Algeria protesters demand end to regime after Bouteflika's fall
- Published
Thousands have taken to the streets of the Algerian capital demanding a complete overhaul of the country's political structure.
This is the seventh successive week of Friday protests and Tuesday's resignation of long-serving President Abdelaziz Bouteflika does not appear to have satisfied the demonstrators.
According to the constitution, parliament's speaker should take over.
But protesters want all those associated with Mr Bouteflika to go.
The president, who had been in power for 20 years, said this week that he was "proud" of his contributions but realised he had "failed in [his] duty".

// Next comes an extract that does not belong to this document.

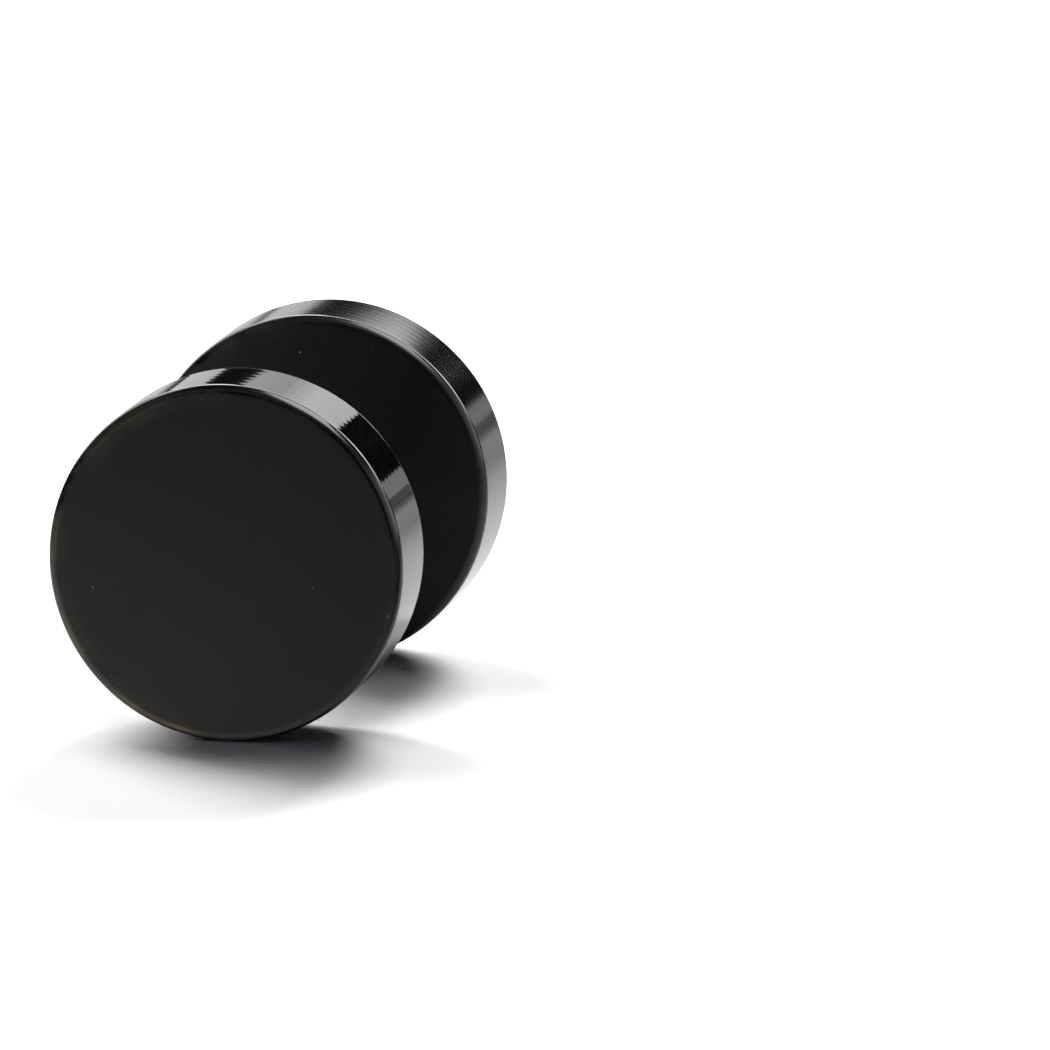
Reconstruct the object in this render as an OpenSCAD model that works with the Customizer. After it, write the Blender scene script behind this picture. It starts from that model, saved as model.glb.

He added that he was "leaving the political stage with neither sadness nor fear" for Algeria's future.
'We've had enough'
Sally Nabil, BBC News, Algiers
The youth are the main driving force behind these demonstrations, young men and women who have known no president other than Abdelaziz Bouteflika.
But they are not satisfied.
"We are tired of this regime, they have robbed us. We've had enough of that," an emotional young woman tells me.
Nearly half of the population is under 30, many of whom are unemployed and having to live in poor conditions.
But I have also seen Algerians from older generations taking part in the protests.
Everybody here wants a change. They are sending a clear message: "a new phase with new faces".
They tell me they don't trust anyone associated with the Bouteflika era.
The mood is full of enthusiasm and energy but the people here take pride in the peaceful nature of the protests.
They have been emboldened by their success in unseating the president and now believe the same can happen with his entourage.
How did the protests come about?
Pressure had been building since February, when the first demonstrations were sparked by Mr Bouteflika's announcement that he would be standing for a fifth term.
The octogenarian leader suffered a stroke six years ago and has rarely been in public since.
Tens of thousands protested across the country on 1 March. Mr Bouteflika's promise not to serve out a fifth term if re-elected, along with a change of prime minister, failed to quell the discontent.
Leaders of the protests also rejected Mr Bouteflika's offer this week that he would go by the end of his current term - 28 April - as not quick enough.
It seems the powerful military agreed. Its chief, Lt Gen Ahmed Gaed Salah, said on Tuesday: "There is no more room to waste time."
Mr Bouteflika resigned on Tuesday but that was not enough for protesters.
Who is former President Bouteflika?
He is a veteran of Algeria's war of independence who served as foreign minister for more than a decade before becoming president in 1999.
His primary task was to rebuild the country, and its economy - but first, he needed to end Algeria's brutal civil war sparked by the military's refusal to recognise the election victory of the Islamic Salvation Front in the early 1990s.
Despite guaranteeing stability in the oil-rich nation, his government has been accused of widespread corruption and state repression.
The man who once said he would not accept being "three-quarters a president" spent his last years in a wheelchair after a stroke in 2013, rarely appearing in public, and fuelling fierce debate over who was really in charge, the BBC's North Africa correspondent, Rana Jawad, says.
Who is officially running the country now?
A caretaker government is currently in place.
The president has resigned. What more do the protesters want?
The demonstrators are pushing for the removal of three people they dub the "3B". That is Senate Speaker Abdelakder Bensalah, head of the constitutional council Tayeb Belaiz and Prime Minister Noureddine Bedoui.
But they want much more than that - they want to dismantle the whole political system.
They say that the country is actually run by a group of businessmen, politicians and military officials who used Mr Bouteflika as a front.
They want to take the power away from this group, known as Le Pouvoir.
Specifically, one of the leading voices of the protest movement, lawyer Mustapha Bouchachi, told AFP news agency that he doesn't want the "symbols of the regime" to run the next election.
Who else has lost their position of power so far?
Earlier on Friday, the head of intelligence and close ally of Mr Bouteflika, Athmane Tartag, was reportedly sacked. He was a close ally of Mr Bouteflika.